What is to be transcribed is the run of lines opening with the one that has "points += normals * relief[:, None]" and closing with the one that has "cad_parts[node].hide_render = cad_parts[node].hide_viewport", and only that run, exactly.

** Start **

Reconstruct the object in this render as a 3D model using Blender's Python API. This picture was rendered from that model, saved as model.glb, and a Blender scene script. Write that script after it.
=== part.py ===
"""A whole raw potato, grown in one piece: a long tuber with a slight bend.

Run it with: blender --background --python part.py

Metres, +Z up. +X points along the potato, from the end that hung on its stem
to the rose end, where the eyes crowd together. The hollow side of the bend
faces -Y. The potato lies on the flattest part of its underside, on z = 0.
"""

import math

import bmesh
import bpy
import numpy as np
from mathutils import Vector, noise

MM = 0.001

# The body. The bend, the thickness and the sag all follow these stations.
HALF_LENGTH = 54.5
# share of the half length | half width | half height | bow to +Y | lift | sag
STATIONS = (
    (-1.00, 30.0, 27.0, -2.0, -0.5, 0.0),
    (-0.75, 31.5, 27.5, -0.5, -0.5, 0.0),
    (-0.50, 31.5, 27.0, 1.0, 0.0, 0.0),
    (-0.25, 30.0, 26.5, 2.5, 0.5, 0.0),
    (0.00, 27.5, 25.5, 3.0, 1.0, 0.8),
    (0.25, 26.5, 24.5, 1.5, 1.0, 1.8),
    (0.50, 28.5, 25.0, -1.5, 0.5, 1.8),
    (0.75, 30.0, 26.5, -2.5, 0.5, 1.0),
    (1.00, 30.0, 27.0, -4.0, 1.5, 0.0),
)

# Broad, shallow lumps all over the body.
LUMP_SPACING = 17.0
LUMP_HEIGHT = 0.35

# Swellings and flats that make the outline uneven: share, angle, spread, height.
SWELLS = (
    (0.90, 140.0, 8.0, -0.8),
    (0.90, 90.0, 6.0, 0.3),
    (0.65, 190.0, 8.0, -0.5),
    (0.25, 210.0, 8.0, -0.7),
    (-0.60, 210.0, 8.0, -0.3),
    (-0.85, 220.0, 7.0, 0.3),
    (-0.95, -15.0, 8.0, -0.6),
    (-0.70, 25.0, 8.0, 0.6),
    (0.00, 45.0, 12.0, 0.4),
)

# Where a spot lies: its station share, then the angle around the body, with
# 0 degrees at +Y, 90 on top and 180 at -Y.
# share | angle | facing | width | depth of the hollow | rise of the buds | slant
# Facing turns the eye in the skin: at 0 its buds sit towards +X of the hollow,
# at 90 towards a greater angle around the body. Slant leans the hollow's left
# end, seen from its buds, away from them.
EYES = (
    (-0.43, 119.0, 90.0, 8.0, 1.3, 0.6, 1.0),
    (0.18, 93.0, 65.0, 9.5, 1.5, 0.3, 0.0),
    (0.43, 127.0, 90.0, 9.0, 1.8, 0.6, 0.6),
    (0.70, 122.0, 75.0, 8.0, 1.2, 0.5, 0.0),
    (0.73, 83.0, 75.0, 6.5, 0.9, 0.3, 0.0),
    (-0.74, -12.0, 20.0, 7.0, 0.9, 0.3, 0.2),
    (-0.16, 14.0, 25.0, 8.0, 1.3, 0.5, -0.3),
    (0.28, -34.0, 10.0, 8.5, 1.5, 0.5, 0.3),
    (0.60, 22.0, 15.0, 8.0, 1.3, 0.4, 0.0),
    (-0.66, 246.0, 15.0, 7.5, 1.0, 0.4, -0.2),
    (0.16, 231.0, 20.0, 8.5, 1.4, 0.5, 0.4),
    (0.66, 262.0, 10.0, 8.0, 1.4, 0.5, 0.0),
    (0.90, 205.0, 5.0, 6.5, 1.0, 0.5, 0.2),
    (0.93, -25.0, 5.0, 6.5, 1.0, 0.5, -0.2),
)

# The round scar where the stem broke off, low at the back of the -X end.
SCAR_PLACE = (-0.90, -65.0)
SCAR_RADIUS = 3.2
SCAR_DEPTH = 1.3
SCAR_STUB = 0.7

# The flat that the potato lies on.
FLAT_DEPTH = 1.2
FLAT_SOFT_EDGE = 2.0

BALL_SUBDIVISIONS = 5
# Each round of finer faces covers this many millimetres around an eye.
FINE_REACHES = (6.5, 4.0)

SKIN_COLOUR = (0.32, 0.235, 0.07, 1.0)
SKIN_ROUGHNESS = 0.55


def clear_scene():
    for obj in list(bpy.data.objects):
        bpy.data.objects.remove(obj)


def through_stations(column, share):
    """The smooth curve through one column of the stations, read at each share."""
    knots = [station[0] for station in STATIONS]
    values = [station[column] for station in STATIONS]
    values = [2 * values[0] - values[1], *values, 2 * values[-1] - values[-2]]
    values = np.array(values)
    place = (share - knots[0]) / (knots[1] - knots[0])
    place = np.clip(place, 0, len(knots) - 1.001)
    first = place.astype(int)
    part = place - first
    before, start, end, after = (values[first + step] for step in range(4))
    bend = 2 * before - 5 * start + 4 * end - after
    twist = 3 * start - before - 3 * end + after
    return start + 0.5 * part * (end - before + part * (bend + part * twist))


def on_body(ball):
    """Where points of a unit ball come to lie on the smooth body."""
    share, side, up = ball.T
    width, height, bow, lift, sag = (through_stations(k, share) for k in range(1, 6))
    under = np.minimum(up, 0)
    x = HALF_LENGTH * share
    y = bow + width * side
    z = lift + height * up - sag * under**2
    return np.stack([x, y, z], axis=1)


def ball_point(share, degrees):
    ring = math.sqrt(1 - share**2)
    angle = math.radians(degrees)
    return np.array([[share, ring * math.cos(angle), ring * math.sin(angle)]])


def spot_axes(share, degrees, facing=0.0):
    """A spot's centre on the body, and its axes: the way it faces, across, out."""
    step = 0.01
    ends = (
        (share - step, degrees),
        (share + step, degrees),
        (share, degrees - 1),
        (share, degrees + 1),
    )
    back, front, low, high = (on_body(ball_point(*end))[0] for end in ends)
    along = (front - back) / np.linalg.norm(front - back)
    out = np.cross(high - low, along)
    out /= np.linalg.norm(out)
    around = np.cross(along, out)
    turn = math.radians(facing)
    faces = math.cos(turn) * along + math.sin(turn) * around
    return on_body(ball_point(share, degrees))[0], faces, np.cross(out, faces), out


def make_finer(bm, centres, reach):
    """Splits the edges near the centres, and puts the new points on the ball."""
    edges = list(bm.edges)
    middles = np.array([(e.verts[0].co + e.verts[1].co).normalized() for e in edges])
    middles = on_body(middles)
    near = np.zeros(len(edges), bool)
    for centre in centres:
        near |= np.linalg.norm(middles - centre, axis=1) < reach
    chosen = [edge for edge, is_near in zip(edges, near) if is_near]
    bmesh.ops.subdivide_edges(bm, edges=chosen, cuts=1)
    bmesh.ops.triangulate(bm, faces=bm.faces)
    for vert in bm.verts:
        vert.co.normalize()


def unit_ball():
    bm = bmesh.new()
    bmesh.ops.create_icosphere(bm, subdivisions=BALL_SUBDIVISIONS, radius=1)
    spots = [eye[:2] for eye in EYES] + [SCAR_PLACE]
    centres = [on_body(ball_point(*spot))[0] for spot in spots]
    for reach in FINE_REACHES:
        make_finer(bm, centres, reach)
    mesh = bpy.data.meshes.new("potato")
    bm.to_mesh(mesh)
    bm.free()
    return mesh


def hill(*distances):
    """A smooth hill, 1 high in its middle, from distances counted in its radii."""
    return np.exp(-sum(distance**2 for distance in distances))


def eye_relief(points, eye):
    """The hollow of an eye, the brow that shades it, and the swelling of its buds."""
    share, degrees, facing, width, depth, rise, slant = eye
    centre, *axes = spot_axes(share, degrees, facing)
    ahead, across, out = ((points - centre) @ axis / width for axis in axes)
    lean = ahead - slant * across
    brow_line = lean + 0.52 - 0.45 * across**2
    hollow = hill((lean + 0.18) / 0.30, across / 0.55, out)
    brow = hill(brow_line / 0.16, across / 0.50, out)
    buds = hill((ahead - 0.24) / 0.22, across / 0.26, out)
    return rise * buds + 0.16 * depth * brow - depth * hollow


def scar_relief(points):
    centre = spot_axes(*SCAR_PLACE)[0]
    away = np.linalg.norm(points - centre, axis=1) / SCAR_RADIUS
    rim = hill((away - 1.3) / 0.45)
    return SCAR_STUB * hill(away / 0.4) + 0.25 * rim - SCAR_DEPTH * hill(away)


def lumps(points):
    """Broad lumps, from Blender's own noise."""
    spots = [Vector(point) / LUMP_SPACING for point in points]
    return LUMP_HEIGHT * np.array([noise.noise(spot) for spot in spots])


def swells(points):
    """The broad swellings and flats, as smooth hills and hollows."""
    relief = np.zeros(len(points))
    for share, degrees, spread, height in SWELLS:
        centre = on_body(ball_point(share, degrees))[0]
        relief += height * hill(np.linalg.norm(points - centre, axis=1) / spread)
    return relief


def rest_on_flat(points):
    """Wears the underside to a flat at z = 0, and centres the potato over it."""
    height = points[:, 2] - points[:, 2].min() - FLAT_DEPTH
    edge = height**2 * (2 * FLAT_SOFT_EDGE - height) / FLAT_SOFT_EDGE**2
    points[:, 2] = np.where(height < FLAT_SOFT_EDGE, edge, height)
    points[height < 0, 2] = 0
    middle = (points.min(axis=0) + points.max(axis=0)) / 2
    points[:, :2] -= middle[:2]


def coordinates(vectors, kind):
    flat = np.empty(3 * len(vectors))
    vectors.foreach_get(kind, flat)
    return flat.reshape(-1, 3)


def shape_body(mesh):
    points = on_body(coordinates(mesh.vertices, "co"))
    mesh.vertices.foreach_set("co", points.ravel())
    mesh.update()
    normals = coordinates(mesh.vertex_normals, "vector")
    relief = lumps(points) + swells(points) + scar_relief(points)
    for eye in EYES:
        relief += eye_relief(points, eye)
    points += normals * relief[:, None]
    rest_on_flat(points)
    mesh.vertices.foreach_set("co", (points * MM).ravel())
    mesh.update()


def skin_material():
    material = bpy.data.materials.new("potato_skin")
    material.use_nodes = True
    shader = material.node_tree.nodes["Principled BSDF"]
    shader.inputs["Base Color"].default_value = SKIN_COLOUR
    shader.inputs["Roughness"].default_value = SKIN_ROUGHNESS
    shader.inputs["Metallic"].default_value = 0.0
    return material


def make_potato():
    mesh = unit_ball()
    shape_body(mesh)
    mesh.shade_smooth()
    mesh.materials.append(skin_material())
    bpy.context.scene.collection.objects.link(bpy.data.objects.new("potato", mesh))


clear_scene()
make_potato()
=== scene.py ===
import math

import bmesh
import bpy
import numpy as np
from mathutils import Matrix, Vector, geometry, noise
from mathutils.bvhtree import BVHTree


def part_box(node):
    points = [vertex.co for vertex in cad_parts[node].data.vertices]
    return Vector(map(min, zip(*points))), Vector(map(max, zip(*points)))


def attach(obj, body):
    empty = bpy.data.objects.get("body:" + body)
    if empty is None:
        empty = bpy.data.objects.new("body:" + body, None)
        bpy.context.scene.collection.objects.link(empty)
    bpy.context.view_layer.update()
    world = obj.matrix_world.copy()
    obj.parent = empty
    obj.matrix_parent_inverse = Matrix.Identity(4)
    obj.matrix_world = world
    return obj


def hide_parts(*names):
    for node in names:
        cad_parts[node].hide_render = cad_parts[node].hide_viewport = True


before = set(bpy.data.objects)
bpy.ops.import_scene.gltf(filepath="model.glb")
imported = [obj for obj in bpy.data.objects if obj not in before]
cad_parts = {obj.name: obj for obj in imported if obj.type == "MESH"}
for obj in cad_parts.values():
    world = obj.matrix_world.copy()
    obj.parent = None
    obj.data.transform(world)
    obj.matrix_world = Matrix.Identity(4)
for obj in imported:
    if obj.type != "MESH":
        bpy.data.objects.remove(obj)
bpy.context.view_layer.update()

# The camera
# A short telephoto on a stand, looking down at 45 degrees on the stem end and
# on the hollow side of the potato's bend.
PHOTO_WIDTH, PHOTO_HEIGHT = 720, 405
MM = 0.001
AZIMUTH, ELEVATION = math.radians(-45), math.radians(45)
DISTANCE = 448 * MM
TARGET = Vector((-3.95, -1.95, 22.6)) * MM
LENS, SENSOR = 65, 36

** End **

**PROBLEM SOLUTION**
    points += normals * relief[:, None]
    rest_on_flat(points)
    mesh.vertices.foreach_set("co", (points * MM).ravel())
    mesh.update()


def skin_material():
    material = bpy.data.materials.new("potato_skin")
    material.use_nodes = True
    shader = material.node_tree.nodes["Principled BSDF"]
    shader.inputs["Base Color"].default_value = SKIN_COLOUR
    shader.inputs["Roughness"].default_value = SKIN_ROUGHNESS
    shader.inputs["Metallic"].default_value = 0.0
    return material


def make_potato():
    mesh = unit_ball()
    shape_body(mesh)
    mesh.shade_smooth()
    mesh.materials.append(skin_material())
    bpy.context.scene.collection.objects.link(bpy.data.objects.new("potato", mesh))


clear_scene()
make_potato()
=== scene.py ===
import math

import bmesh
import bpy
import numpy as np
from mathutils import Matrix, Vector, geometry, noise
from mathutils.bvhtree import BVHTree


def part_box(node):
    points = [vertex.co for vertex in cad_parts[node].data.vertices]
    return Vector(map(min, zip(*points))), Vector(map(max, zip(*points)))


def attach(obj, body):
    empty = bpy.data.objects.get("body:" + body)
    if empty is None:
        empty = bpy.data.objects.new("body:" + body, None)
        bpy.context.scene.collection.objects.link(empty)
    bpy.context.view_layer.update()
    world = obj.matrix_world.copy()
    obj.parent = empty
    obj.matrix_parent_inverse = Matrix.Identity(4)
    obj.matrix_world = world
    return obj


def hide_parts(*names):
    for node in names:
        cad_parts[node].hide_render = cad_parts[node].hide_viewport = True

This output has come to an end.